_REQUIRED WORK_
Reproduce the listing below without any change.

— BEGIN DATASET CONTENT —

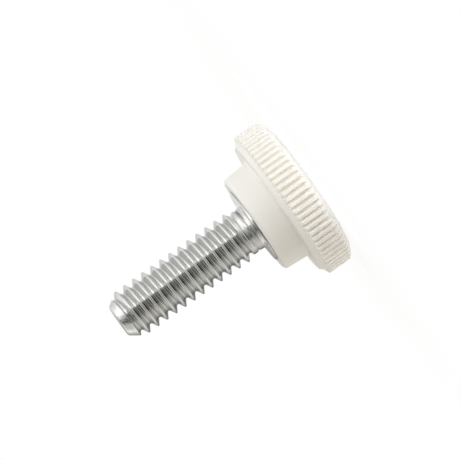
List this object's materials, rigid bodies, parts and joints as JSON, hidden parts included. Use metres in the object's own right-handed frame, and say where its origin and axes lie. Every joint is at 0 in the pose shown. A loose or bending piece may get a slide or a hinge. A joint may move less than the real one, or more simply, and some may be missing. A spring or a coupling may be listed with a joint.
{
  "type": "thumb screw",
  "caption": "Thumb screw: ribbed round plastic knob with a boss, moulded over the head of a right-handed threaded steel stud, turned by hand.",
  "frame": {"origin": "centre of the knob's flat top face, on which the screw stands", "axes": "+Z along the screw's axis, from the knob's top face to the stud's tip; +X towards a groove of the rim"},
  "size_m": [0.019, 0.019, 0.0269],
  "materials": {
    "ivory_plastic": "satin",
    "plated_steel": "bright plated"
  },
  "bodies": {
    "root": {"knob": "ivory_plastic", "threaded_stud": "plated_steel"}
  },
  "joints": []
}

— END DATASET CONTENT —

_EXERCISE OUTPUT_
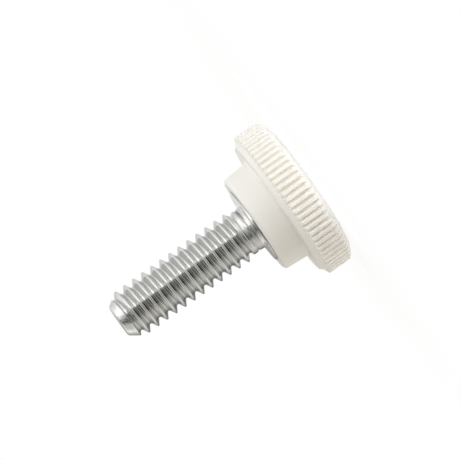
List this object's materials, rigid bodies, parts and joints as JSON, hidden parts included. Use metres in the object's own right-handed frame, and say where its origin and axes lie. Every joint is at 0 in the pose shown. A loose or bending piece may get a slide or a hinge. A joint may move less than the real one, or more simply, and some may be missing. A spring or a coupling may be listed with a joint.
{
  "type": "thumb screw",
  "caption": "Thumb screw: ribbed round plastic knob with a boss, moulded over the head of a right-handed threaded steel stud, turned by hand.",
  "frame": {"origin": "centre of the knob's flat top face, on which the screw stands", "axes": "+Z along the screw's axis, from the knob's top face to the stud's tip; +X towards a groove of the rim"},
  "size_m": [0.019, 0.019, 0.0269],
  "materials": {
    "ivory_plastic": "satin",
    "plated_steel": "bright plated"
  },
  "bodies": {
    "root": {"knob": "ivory_plastic", "threaded_stud": "plated_steel"}
  },
  "joints": []
}